Стало ясно, что в литературу пришли редкие мастера слова с метким глазом и изящным пером. А еще - с неизмеримой любовью к необъятным российским далям.
Она, эта любовь, выплескивалась у обоих Юриев подчас довольно нервно. Иногда - с надрывом: как внутренним, так и внешним. Одному пришлось пережить выволочку после непокорных "Тарусских страниц", другому - после поднятых острых социальных проблем в романе "Глубокое на Глубоком". Они продолжают писать, но постепенный уход в тень всё яснее становится ещё одной схожей чертой обоих Юриев - пришло время разочарований и уединенных раздумий, постижения суетности слов. Казаков основательно затворяется на самом отшибе укромного поселка Академиков в Абрамцево, Куранов - на Балтике, в невзрачной светлогорской пятиэтажке.

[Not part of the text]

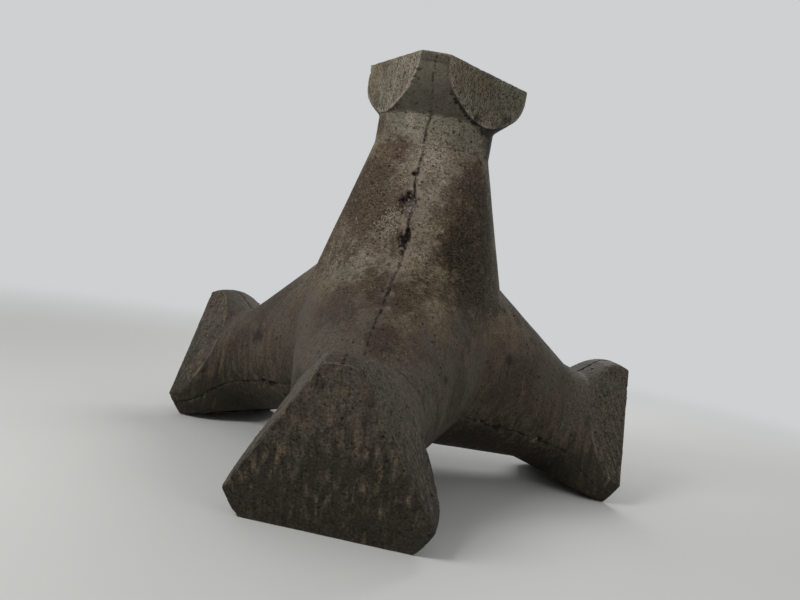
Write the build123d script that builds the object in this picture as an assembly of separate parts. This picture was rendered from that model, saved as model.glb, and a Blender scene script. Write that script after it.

С прозой практически порывают, отдавая, впрочем, дань старым привязанностям. И главная из них - Паустовский. Куранов продолжает навещать редколлегию журнала "Мир Паустовского" в Москве, пытается затеплить литературный огонек в "Камине Паустовского" у себя в Светлогорске. Казаков в редкой публицистике не упускает возможность отдать дань памяти великому мэтру.
Тем не меннее, всю силу литературного дара оба Юрия упрятывают куда-то под спуд. Постепенно чураются публики. Не благоволят громкому успеху. Упрямо смолкают. И оставляют русскую литературу в растерянном недоумении о досадной недостаче, случившейся в её недрах по воле двух неожиданно сомкнувших уста писателей с на редкость схожей судьбой, общей литературной стезёй, но так ни разу не свидившихся в жизни - двух самородных Юриев: Куранова и Казакова.